This was written by Fremont Westfall's son Arch Westfall. Fremont Westfall was related to Joel Westfall who in the story was named as  Joe.  They were at least 5th cousins or more. Charles is Charles (C.K.) Westfall .  He bought the home of Joel Westfall which still stands on Westfall Road.
 
submitted by Carol Lackey

Fremont Westfall

Fremont Westfall came into land behind Indian Peak (Arch Westfall's and Pearl Werley's father). There was a family named Greenwood who were
squatters. They planted some of the old trees, the fig trees and olive trees are still growing. Fremont bought out their improvements
in 1894 and filed on the land. Dad came from West Virginia and first went to work for Joe Westfall (no relation) on the present Barrett
place. He had a place near Joe's about a mile east. Then Charles, the preacher bought it. Sam's place is the present Bird's place, also known
as the Harris Ranch. Joe had a son, Rienza and Joe's grandson had a place at Pea Ridge, which is now part of the Rausch place. A horse
kicked him in the stomach and killed him in about 1913.

Fremont Westfall was born in 1861. He went to Kansas, and heard from Jim Westfall about Mariposa and came on to California in 1882. One of his
first experiences in the country was when they were coming in on the stage and ran in to a big rain storm. The water was very high and the driver was drunk. When they came to this river he was liquored up and they told him not to drive into it. The horses tangled in the water and upset the stage. Dad could swim pretty good and got out. The other fellow caught onto a fence post to save himself. Dad came back and untangled the horses. The driver wasn't hurt-he was too drunk to get hurt. They did not try to collect damages for the drunk fellow's actions, but the fellow with him said that he has a fifty dollar bill wrapped around a dollar (even though he didn't) and the stage company paid him $51. My dad worked for the Washburn
Company on roads up inWawona after he came here. That was when the soliders were in the park. When he first came here there
wasn't any road in here, and they came in from up by Usona. They managed to get a wagon in by driving cross country.

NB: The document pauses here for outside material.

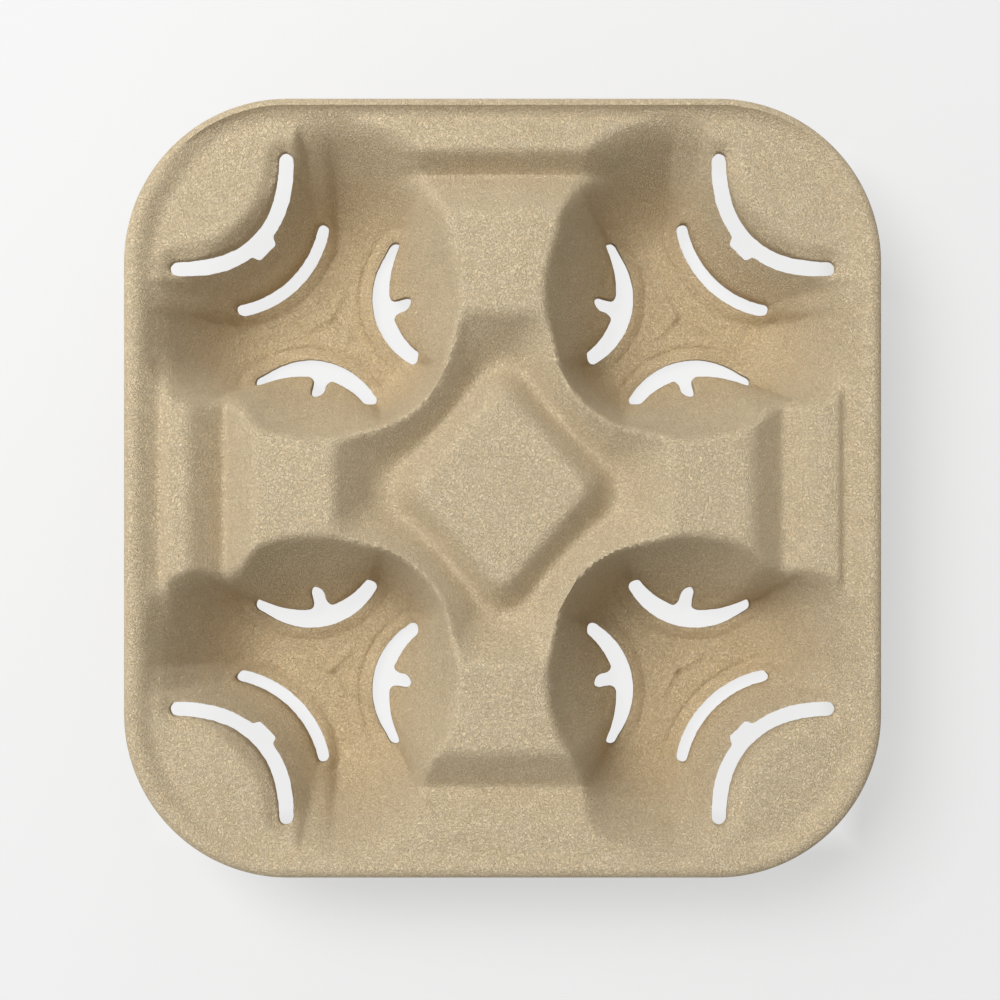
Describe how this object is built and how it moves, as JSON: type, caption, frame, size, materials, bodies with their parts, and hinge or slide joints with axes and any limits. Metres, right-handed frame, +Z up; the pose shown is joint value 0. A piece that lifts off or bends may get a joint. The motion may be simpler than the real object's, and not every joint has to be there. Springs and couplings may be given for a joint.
{
  "type": "moulded fibre cup carrier",
  "caption": "Moulded-pulp cup carrier: a square tray with rounded corners, deep cup pockets round a raised cross, slotted grip fingers and a rolled rim.",
  "frame": {"origin": "centre of the footprint at the undersides of the pocket floors", "axes": "+X to the right of the picture, +Y to its top, +Z up out of the pockets"},
  "size_m": [0.216, 0.2222, 0.0445],
  "materials": {
    "pulp": "matt pressed fibre, slightly rough"
  },
  "bodies": {
    "root": {"cup_carrier": "pulp"}
  },
  "joints": []
}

He sold vegetables and fruit to the mines. The Gambetta Mine was at  Grub Gulch (gold). There was a little settlement up there- two stores, two
saloons, two hotels with a dance hall in one, a post office and a school. Now a couple of trees and a coral are all that is left. We used
to go 5 miles to Grub Gulch to get our mail. Would ride a jackass for mile, but Pearl was so scared when we got there she wouldn't even
look up.

Dorsey Ramsden kept a post office (at Clair Wolfsen's place) at Grub Gulch. Ab Taylor had a store, Jack Morrison had a hotel. People named
Thomas had a dance hall and hotel and Charlie Lyons had a saloon. They had a school there- the Gambetta School (in Madera County).
The main road from Raymond to Wawona and Yosemite ran though there. Sell had a stage stop at Awahnee. My Dad sold
peaches at Ahwahnee at $1 for a 20 lb box. When I was a kid, I used to take blackberries on a Jackass to Grub Gulch for 75 cents per bucket.
Would load 6 buckets on each side f the Jackass. At that time you could get a man's pair of overalls for about $1. When the folks had
a good year, they would take in $500 to keep them for the whole year. If there was any money left over, they bought land. Pearl
married in 1912. We ate a lot of stuff off the ranch. Sometimes they would have a little money left over.

After they got roads in here, Dad had a spring wagon, and he would raise enough hay to feed his horses. They could buy their provisions a little
cheaper by going to Le Grand. He would take three days-one day to go to our place at White Rock, the 2nd day to go to Le Grand and
return to White Rock, and the 3rd day to come home.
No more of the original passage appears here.